Nori’s father was Black, so she also faces discrimination for her darker skin and curly hair. The roots of this discrimination run deeper than just the presence of American soldiers in Japan, and speaks to the history of colorism in the country. Even in ancient Japan, pale skin indicated a social status of wealth and nobility because rich, aristocratic people didn’t do farm work or menial labor, and thus didn’t tan in the sun (Jones, Trina. “The Significance of Skin Color in Asian and Asian-American Communities: Initial Reflections.” UC Irvine Law Review, vol. 3, no. 4, Dec. 2013, pp. 1105-23). This idea of fair skin signifying a higher social class would explain why Yuko is so ashamed of Nori’s complexion and forces her to bathe in bleach; Yuko is very class-conscious and proud of her aristocracy.

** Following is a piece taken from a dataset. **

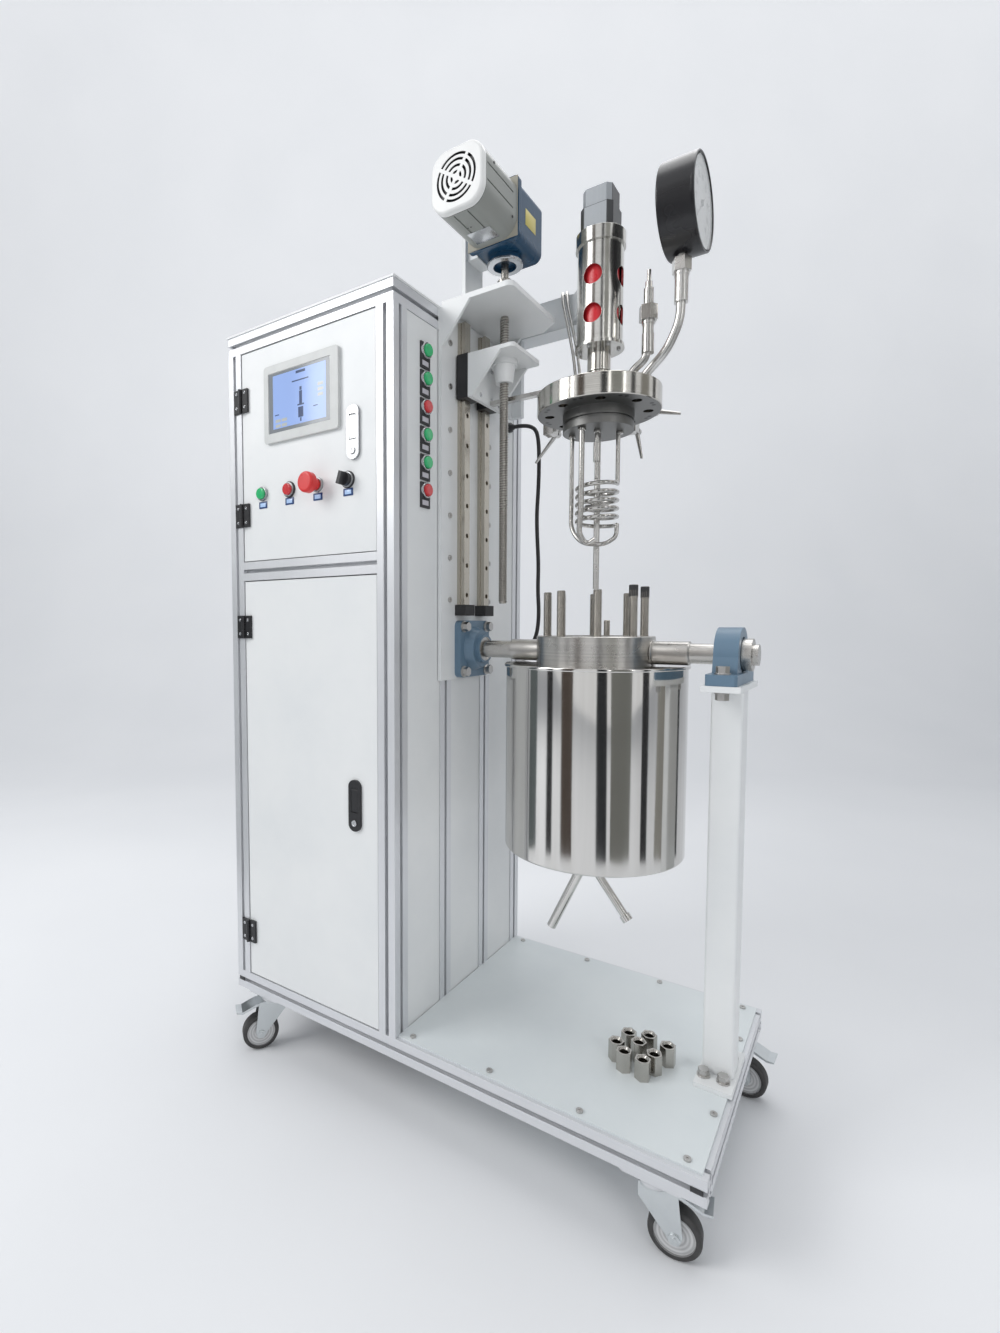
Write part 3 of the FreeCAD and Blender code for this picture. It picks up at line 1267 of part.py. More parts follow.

Additionally, Japan considers itself to be a very homogeneous society, with a 98% ethnic Japanese population. This is why Nori’s appearance calls so much attention to itself—many Japanese people had never seen people who looked different. Nori, too, is confused about why she looks so different; this is why she is convinced her father must have come from America, since “she’d read there was every kind of person you could imagine” in that country (101). Other characters assume this, too, which casts Nori as an outsider among her people. Nori’s position mimics that of other Japanese children of multiracial heritage who were born at this time. Many American soldiers deployed in Japan had children with Japanese women, who were then left to raise their children alone. No international agreement was ever agreed upon that required American soldiers to pay alimony for their offspring with Japanese partners (Sims, Calvin. “A Hard Life for Amerasian Children.” The New York Times, 23 July 2000).

Though Nori’s sheltered life separates her from the worst of Japan’s post-war devastation, she is still aware of the prevailing attitudes regarding the American military presence. During her return to Japan in the 1960s, she witnesses its regrowth and development after its return to sovereignty, and she participates in its prosperity by joining the aristocracy.